Task statement: Restate, word for word, every line of the data.

Records shown:
----

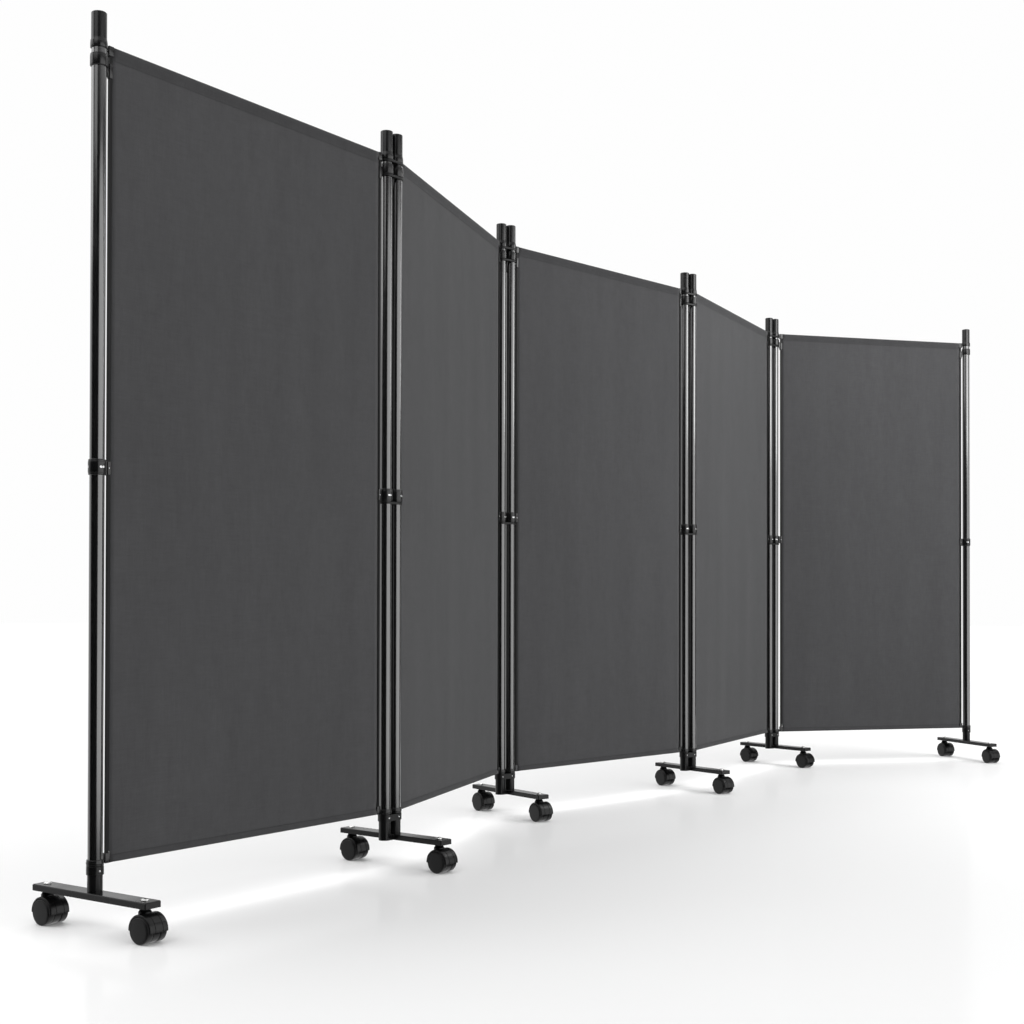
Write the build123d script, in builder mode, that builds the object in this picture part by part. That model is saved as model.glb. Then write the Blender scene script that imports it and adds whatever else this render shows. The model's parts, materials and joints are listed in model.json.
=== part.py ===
"""Folding privacy screen: fabric leaves on tube posts, linked in pairs on castered feet.

A leaf stands along its own X, from its left post axis at the origin to its right post axis.
A stand has its origin under the post that is centred on its foot bar, the neighbouring post at
-X and its bar along Y. A caster has its stem axis at the origin and rolls along X.
Every local height starts at the floor. The finished screen has its origin in the middle of its
footprint on the floor, with the zigzag running along +X and its front on the -Y side.
"""

import os
from math import cos, radians, sin

from build123d import *

# Headings in degrees from +X, from left to right
leaf_headings = (5, 23.5, -4, 12.5, -35.5)
link_headings = (3, -12, -12.5, -9.5)
first_stand_heading = 6
last_stand_heading = -28.5
caster_turn = -90

# Leaf: two posts that carry a rod frame with the fabric on it
post_pitch = 830
post_r = 14
post_wall = 1.5
cap_r = 14.6
cap_wall = 3
cap_round = 2.5
rod_size = 6
rod_offset = 26
fabric_drop = 56
fabric_height = 1544
fabric_rise = 2.3
fabric_thickness = 1.2
pocket_wall = 0.8

# Clips that hold the rod frame to the posts
clip_wall = 2
top_clip_height = 17
top_clip_rise = 5.5
lug_clip_height = 24
lug_clip_drop = 11
lug_reach = 16
lug_arm_rise = 5
sleeve_height = 30
sleeve_drop = 800
bottom_clip_height = 12.5
arm_width = 5
arm_height = 9
block_width = 12
block_depth = 9
block_height = 19

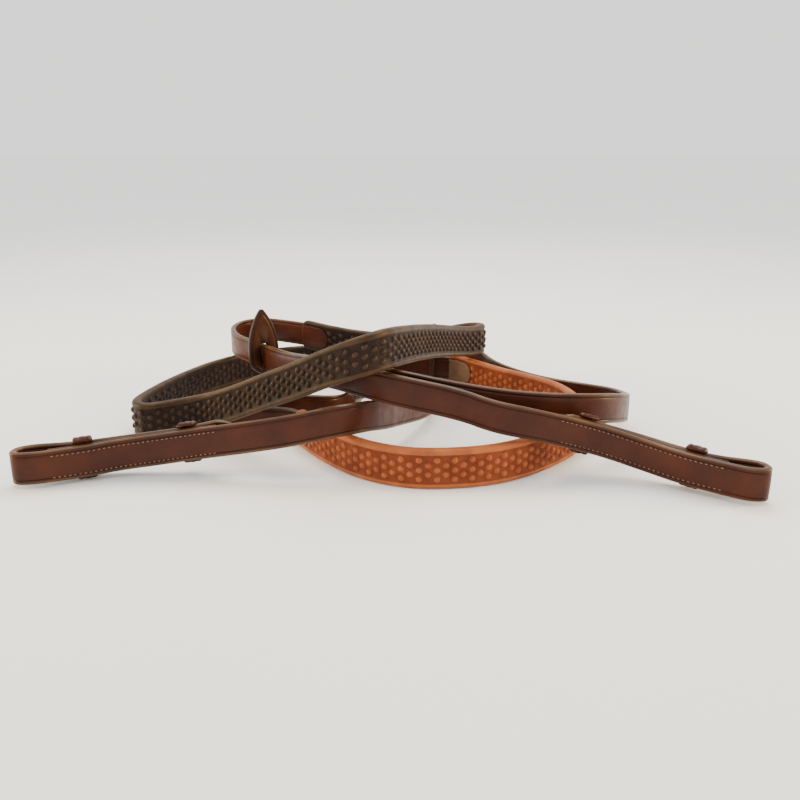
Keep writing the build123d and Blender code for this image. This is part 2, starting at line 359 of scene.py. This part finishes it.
def metal(name, color):
    """Polished steel with fine handling marks."""
    material, nodes, links, shader = new_material(name)
    shader.inputs["Metallic"].default_value = 1.0
    dulled = tuple(0.86 * part for part in color)
    tone = ramp(nodes, links, noise(nodes, links, 240.0), 0.35, 0.7, (dulled, color))
    links.new(tone, shader.inputs["Base Color"])
    links.new(spread(nodes, links, noise(nodes, links, 500.0), 0.18, 0.36), shader.inputs["Roughness"])
    bumps(nodes, links, shader, [(noise(nodes, links, 1800.0, 8.0), 0.00005, 0.3)])
    return material


LEATHER = leather("leather_face", (0.036, 0.0078, 0.0028), (0.058, 0.0132, 0.0044), 0.36, 0.06)
# The edge material is lighter and more golden than the face: a painted highlight where light catches the
# straps' edges.
LEATHER_EDGE_HIGHLIT = leather("leather_edge_painted_highlight", (0.045, 0.019, 0.006), (0.100, 0.046, 0.014), 0.36, 0.25)
# The crease material is far darker than the face: painted shade in the creased grooves of the straps, keepers
# and stops.
LEATHER_CREASE_SHADE = leather("leather_crease_painted_shade", (0.008, 0.003, 0.0015), (0.018, 0.006, 0.003), 0.45, 0.02)
LEATHER_TAN = leather("leather_tan", (0.085, 0.043, 0.021), (0.170, 0.092, 0.050), 0.5, 0.02)
STOP_FACE = leather("stop_leather_face", (0.036, 0.011, 0.004), (0.072, 0.024, 0.009), 0.40, 0.05)
STOP_EDGE = leather("stop_leather_edge", (0.014, 0.005, 0.003), (0.034, 0.013, 0.006), 0.42, 0.05)
# On both grips the field is darker than the rim and pimples: painted shade between the pimples.
ORANGE = rubber("orange_rubber_field_painted_shade", (0.128, 0.025, 0.0065), (0.190, 0.040, 0.0105), 0.58)
# On both grips the rim is lighter than the field: a painted highlight on the raised border.
ORANGE_RIM_HIGHLIT = rubber("orange_rubber_rim_painted_highlight", (0.270, 0.072, 0.021), (0.365, 0.107, 0.033), 0.5)
# On both grips the pimples are lighter than the field: painted highlights on the domes.
ORANGE_PIMPLE_HIGHLIT = rubber("orange_rubber_pimple_painted_highlight", (0.225, 0.053, 0.016), (0.315, 0.081, 0.025), 0.48)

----

Result for this exercise:
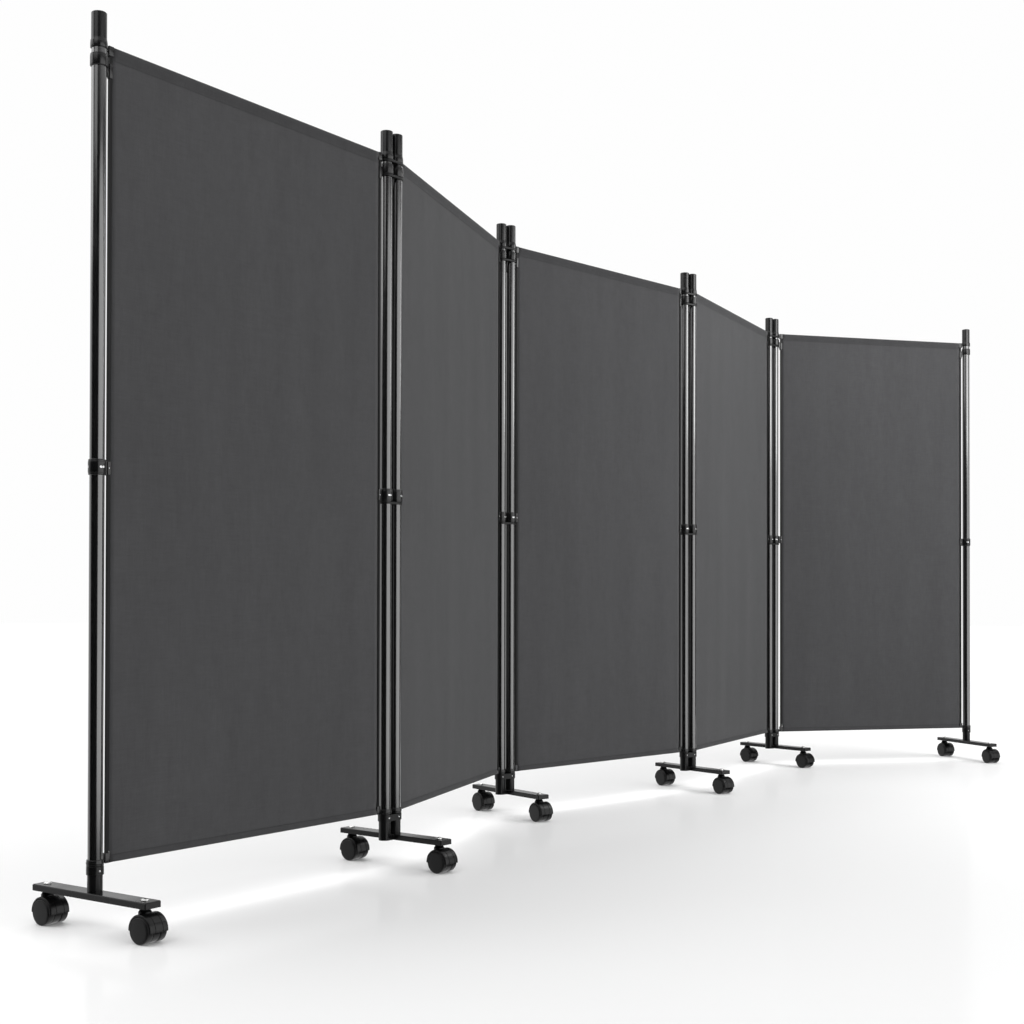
Write the build123d script, in builder mode, that builds the object in this picture part by part. That model is saved as model.glb. Then write the Blender scene script that imports it and adds whatever else this render shows. The model's parts, materials and joints are listed in model.json.
=== part.py ===
"""Folding privacy screen: fabric leaves on tube posts, linked in pairs on castered feet.

A leaf stands along its own X, from its left post axis at the origin to its right post axis.
A stand has its origin under the post that is centred on its foot bar, the neighbouring post at
-X and its bar along Y. A caster has its stem axis at the origin and rolls along X.
Every local height starts at the floor. The finished screen has its origin in the middle of its
footprint on the floor, with the zigzag running along +X and its front on the -Y side.
"""

import os
from math import cos, radians, sin

from build123d import *

# Headings in degrees from +X, from left to right
leaf_headings = (5, 23.5, -4, 12.5, -35.5)
link_headings = (3, -12, -12.5, -9.5)
first_stand_heading = 6
last_stand_heading = -28.5
caster_turn = -90

# Leaf: two posts that carry a rod frame with the fabric on it
post_pitch = 830
post_r = 14
post_wall = 1.5
cap_r = 14.6
cap_wall = 3
cap_round = 2.5
rod_size = 6
rod_offset = 26
fabric_drop = 56
fabric_height = 1544
fabric_rise = 2.3
fabric_thickness = 1.2
pocket_wall = 0.8

# Clips that hold the rod frame to the posts
clip_wall = 2
top_clip_height = 17
top_clip_rise = 5.5
lug_clip_height = 24
lug_clip_drop = 11
lug_reach = 16
lug_arm_rise = 5
sleeve_height = 30
sleeve_drop = 800
bottom_clip_height = 12.5
arm_width = 5
arm_height = 9
block_width = 12
block_depth = 9
block_height = 19

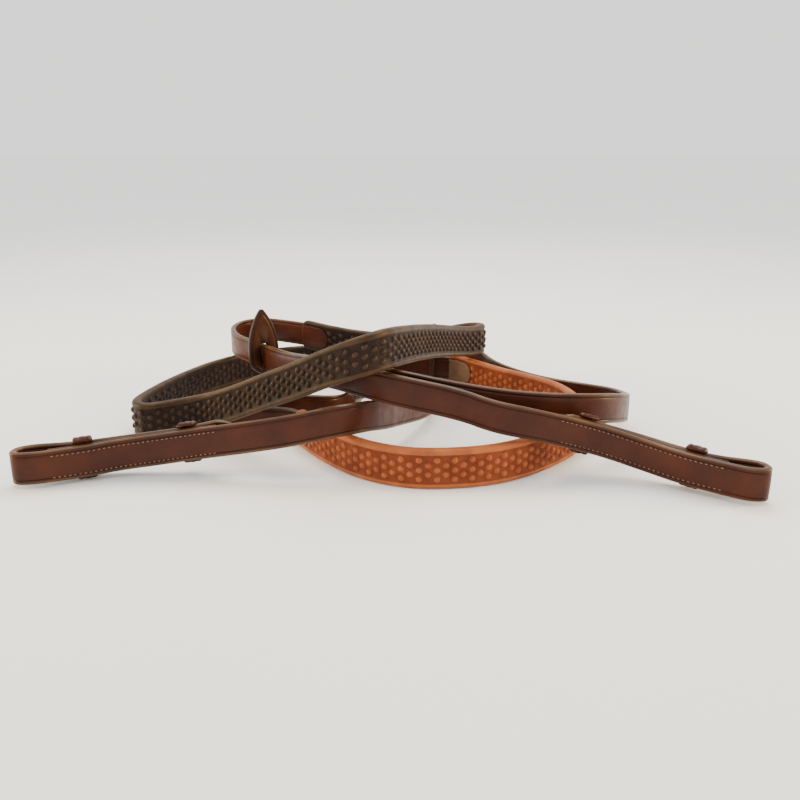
Keep writing the build123d and Blender code for this image. This is part 2, starting at line 359 of scene.py. This part finishes it.
def metal(name, color):
    """Polished steel with fine handling marks."""
    material, nodes, links, shader = new_material(name)
    shader.inputs["Metallic"].default_value = 1.0
    dulled = tuple(0.86 * part for part in color)
    tone = ramp(nodes, links, noise(nodes, links, 240.0), 0.35, 0.7, (dulled, color))
    links.new(tone, shader.inputs["Base Color"])
    links.new(spread(nodes, links, noise(nodes, links, 500.0), 0.18, 0.36), shader.inputs["Roughness"])
    bumps(nodes, links, shader, [(noise(nodes, links, 1800.0, 8.0), 0.00005, 0.3)])
    return material


LEATHER = leather("leather_face", (0.036, 0.0078, 0.0028), (0.058, 0.0132, 0.0044), 0.36, 0.06)
# The edge material is lighter and more golden than the face: a painted highlight where light catches the
# straps' edges.
LEATHER_EDGE_HIGHLIT = leather("leather_edge_painted_highlight", (0.045, 0.019, 0.006), (0.100, 0.046, 0.014), 0.36, 0.25)
# The crease material is far darker than the face: painted shade in the creased grooves of the straps, keepers
# and stops.
LEATHER_CREASE_SHADE = leather("leather_crease_painted_shade", (0.008, 0.003, 0.0015), (0.018, 0.006, 0.003), 0.45, 0.02)
LEATHER_TAN = leather("leather_tan", (0.085, 0.043, 0.021), (0.170, 0.092, 0.050), 0.5, 0.02)
STOP_FACE = leather("stop_leather_face", (0.036, 0.011, 0.004), (0.072, 0.024, 0.009), 0.40, 0.05)
STOP_EDGE = leather("stop_leather_edge", (0.014, 0.005, 0.003), (0.034, 0.013, 0.006), 0.42, 0.05)
# On both grips the field is darker than the rim and pimples: painted shade between the pimples.
ORANGE = rubber("orange_rubber_field_painted_shade", (0.128, 0.025, 0.0065), (0.190, 0.040, 0.0105), 0.58)
# On both grips the rim is lighter than the field: a painted highlight on the raised border.
ORANGE_RIM_HIGHLIT = rubber("orange_rubber_rim_painted_highlight", (0.270, 0.072, 0.021), (0.365, 0.107, 0.033), 0.5)
# On both grips the pimples are lighter than the field: painted highlights on the domes.
ORANGE_PIMPLE_HIGHLIT = rubber("orange_rubber_pimple_painted_highlight", (0.225, 0.053, 0.016), (0.315, 0.081, 0.025), 0.48)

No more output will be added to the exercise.